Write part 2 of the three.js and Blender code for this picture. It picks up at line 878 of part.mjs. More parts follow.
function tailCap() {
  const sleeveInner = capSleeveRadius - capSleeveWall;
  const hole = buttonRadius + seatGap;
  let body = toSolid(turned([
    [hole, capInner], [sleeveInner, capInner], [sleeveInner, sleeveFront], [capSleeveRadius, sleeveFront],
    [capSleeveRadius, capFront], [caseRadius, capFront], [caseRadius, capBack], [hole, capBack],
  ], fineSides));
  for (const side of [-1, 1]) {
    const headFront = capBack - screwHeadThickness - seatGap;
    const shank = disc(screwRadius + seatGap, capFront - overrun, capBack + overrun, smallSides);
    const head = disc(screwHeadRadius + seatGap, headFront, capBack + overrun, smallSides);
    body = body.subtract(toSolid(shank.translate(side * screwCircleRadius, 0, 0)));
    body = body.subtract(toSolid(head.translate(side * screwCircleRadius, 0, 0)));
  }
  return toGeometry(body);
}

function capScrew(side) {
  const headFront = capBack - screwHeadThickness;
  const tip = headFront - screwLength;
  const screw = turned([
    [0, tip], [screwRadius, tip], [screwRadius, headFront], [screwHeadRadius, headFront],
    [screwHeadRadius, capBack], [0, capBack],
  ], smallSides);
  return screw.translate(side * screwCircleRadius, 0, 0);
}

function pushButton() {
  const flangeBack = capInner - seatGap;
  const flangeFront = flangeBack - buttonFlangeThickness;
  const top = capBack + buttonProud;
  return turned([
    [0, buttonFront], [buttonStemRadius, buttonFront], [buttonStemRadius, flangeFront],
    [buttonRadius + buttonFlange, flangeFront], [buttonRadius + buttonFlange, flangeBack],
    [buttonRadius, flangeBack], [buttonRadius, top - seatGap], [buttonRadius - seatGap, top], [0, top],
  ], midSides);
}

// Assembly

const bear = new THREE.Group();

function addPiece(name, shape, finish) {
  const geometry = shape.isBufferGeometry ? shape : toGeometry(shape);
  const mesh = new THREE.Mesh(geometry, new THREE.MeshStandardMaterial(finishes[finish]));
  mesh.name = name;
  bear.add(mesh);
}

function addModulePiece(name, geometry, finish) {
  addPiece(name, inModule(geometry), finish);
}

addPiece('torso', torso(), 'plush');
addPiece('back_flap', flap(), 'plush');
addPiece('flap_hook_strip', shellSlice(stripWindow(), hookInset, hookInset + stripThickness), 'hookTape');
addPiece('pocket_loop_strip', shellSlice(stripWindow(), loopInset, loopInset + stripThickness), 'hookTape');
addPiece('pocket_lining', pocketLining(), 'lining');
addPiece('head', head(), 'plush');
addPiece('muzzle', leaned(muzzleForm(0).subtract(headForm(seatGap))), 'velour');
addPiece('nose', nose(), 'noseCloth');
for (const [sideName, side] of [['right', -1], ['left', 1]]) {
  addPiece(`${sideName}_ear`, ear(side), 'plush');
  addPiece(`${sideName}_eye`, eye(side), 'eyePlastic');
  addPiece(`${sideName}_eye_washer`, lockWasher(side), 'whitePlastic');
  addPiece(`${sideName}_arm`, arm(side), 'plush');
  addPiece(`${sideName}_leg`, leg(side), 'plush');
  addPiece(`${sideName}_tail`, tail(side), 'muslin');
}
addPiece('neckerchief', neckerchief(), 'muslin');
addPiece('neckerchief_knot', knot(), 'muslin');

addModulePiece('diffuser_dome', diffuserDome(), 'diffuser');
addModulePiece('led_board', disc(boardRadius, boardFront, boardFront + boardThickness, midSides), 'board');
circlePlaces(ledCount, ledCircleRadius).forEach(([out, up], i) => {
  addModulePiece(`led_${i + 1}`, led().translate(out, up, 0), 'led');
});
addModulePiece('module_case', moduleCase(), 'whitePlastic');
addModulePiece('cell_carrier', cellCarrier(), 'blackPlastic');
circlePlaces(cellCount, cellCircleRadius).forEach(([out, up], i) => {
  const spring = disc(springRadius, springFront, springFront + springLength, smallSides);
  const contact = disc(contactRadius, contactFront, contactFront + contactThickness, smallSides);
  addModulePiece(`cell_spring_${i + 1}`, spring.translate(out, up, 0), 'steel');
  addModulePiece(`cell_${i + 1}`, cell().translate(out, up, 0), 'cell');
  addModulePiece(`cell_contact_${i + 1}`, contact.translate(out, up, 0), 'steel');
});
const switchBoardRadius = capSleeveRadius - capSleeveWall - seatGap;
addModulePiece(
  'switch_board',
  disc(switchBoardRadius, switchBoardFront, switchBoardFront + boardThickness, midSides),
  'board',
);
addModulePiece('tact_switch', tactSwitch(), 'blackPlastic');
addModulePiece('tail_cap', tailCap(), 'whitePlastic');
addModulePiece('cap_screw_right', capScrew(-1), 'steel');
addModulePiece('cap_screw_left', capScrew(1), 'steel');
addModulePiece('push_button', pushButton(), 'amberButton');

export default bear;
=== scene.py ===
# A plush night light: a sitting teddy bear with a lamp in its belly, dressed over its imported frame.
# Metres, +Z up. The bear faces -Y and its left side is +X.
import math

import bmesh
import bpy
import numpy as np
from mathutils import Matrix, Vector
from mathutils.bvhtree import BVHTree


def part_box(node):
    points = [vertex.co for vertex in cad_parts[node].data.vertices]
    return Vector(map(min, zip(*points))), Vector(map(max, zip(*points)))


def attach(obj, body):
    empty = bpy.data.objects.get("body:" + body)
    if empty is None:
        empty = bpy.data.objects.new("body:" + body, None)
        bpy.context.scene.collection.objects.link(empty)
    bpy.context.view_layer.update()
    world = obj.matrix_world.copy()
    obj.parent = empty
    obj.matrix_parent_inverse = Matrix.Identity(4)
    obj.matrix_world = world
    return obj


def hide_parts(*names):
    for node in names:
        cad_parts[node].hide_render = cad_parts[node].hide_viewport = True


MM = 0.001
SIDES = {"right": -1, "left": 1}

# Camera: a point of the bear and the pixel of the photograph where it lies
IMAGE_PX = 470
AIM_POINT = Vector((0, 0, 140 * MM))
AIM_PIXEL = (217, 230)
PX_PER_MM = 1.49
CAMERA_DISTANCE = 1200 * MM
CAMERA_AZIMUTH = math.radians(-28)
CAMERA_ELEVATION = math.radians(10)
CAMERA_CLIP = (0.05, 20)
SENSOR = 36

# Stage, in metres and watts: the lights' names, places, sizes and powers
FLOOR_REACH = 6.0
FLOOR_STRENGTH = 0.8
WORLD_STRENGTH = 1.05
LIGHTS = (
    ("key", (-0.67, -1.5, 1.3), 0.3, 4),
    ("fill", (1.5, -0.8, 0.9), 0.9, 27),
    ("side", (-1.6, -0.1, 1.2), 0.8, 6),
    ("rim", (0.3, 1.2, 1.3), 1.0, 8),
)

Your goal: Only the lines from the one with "addModulePiece('tact_switch', tactSwitch(), 'blackPlastic');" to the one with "SENSOR = 36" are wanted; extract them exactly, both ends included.

Solution to the exercise:
addModulePiece('tact_switch', tactSwitch(), 'blackPlastic');
addModulePiece('tail_cap', tailCap(), 'whitePlastic');
addModulePiece('cap_screw_right', capScrew(-1), 'steel');
addModulePiece('cap_screw_left', capScrew(1), 'steel');
addModulePiece('push_button', pushButton(), 'amberButton');

export default bear;
=== scene.py ===
# A plush night light: a sitting teddy bear with a lamp in its belly, dressed over its imported frame.
# Metres, +Z up. The bear faces -Y and its left side is +X.
import math

import bmesh
import bpy
import numpy as np
from mathutils import Matrix, Vector
from mathutils.bvhtree import BVHTree


def part_box(node):
    points = [vertex.co for vertex in cad_parts[node].data.vertices]
    return Vector(map(min, zip(*points))), Vector(map(max, zip(*points)))


def attach(obj, body):
    empty = bpy.data.objects.get("body:" + body)
    if empty is None:
        empty = bpy.data.objects.new("body:" + body, None)
        bpy.context.scene.collection.objects.link(empty)
    bpy.context.view_layer.update()
    world = obj.matrix_world.copy()
    obj.parent = empty
    obj.matrix_parent_inverse = Matrix.Identity(4)
    obj.matrix_world = world
    return obj


def hide_parts(*names):
    for node in names:
        cad_parts[node].hide_render = cad_parts[node].hide_viewport = True


MM = 0.001
SIDES = {"right": -1, "left": 1}

# Camera: a point of the bear and the pixel of the photograph where it lies
IMAGE_PX = 470
AIM_POINT = Vector((0, 0, 140 * MM))
AIM_PIXEL = (217, 230)
PX_PER_MM = 1.49
CAMERA_DISTANCE = 1200 * MM
CAMERA_AZIMUTH = math.radians(-28)
CAMERA_ELEVATION = math.radians(10)
CAMERA_CLIP = (0.05, 20)
SENSOR = 36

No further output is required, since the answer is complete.